ON FEBRUARY 8, Breaking the Silence was invited to speak at Barbur Gallery in Jerusalem’s Nahlaot neighborhood. The event provoked resistance from a long list of politicians, and Mayor Nir Barkat decided to shut down the gallery.
At the time of the event, two large groups showed up, one supporting the gallery’s right to invite Breaking the Silence, and the other demonstrating against the event and led by Lehava, a supremacist group that claims ownership over protecting Jewish women. The group often occupies Jerusalem’s city center main square and intimidates Arabs through violence.
This time, however, Lehava supporters were protesting against other Jews. Separated only by a human wall of cops, the tension between the groups was severe. The people on Lehava’s side were calling the other group “traitors.” I asked some of the demonstrators what the punishment for treason is, and was answered, “death.” One person accused the organization of “giving IDF secrets to Hamas and the enemy.”
Breaking the Silence is an organization composed of former IDF soldiers who speak up about what they saw and did in the army. Up until now, they have proved to be rather reliable in their testimonies.
Implying that Breaking the Silence sells Israeli secrets to the enemy is a vicious lie. Breaking the Silence is as guilty of cooperating with Hamas as the Protocols of the Elders of Zion is the authentic transcript from Basel, and as the Khazar Mafia is ruling the United States. As Jews, we should think carefully before making false accusations of other people betraying the country and poisoning the public.
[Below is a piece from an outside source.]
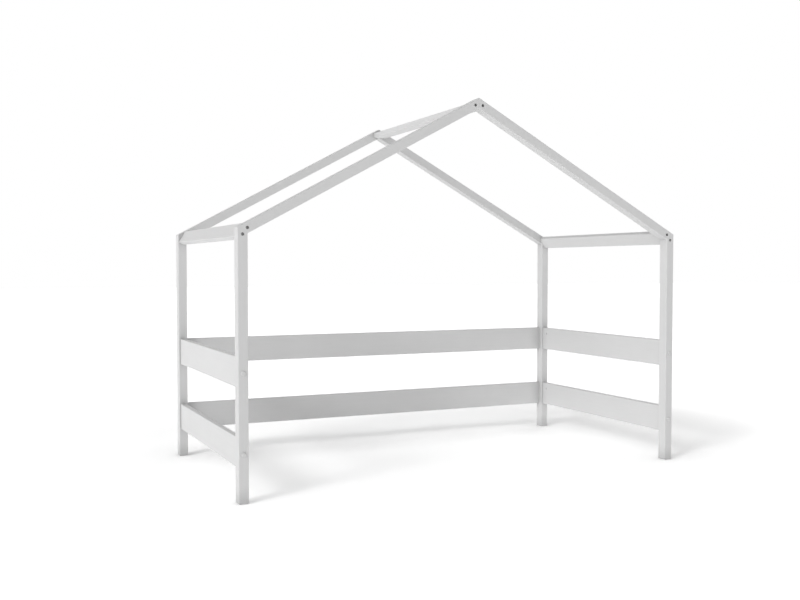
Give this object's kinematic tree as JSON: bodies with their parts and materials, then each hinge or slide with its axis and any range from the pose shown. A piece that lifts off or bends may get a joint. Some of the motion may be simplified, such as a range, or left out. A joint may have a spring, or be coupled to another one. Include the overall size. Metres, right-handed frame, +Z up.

Antisemitic rhetoric often has to do with ethnic tensions. In the demonstration it was clear that many of the participants supporting Breaking the Silence’s right to speak were secular Ashkenazim, while the ones on Lehava’s side were mostly Mizrahim, with the exception of Ben-Zion (“Benzi”) Gopstein, American-born Baruch Marzel and a few other. Gopstein and Marzel are students of American-born Rabbi Meir Kahane and are today leading this campaign of framing leftists as traitors.
WHEN THE demonstration was winding up, two older men standing next to me were speaking. One told his friend, “Ashkenazim, I’m telling you, aren’t real Jews.”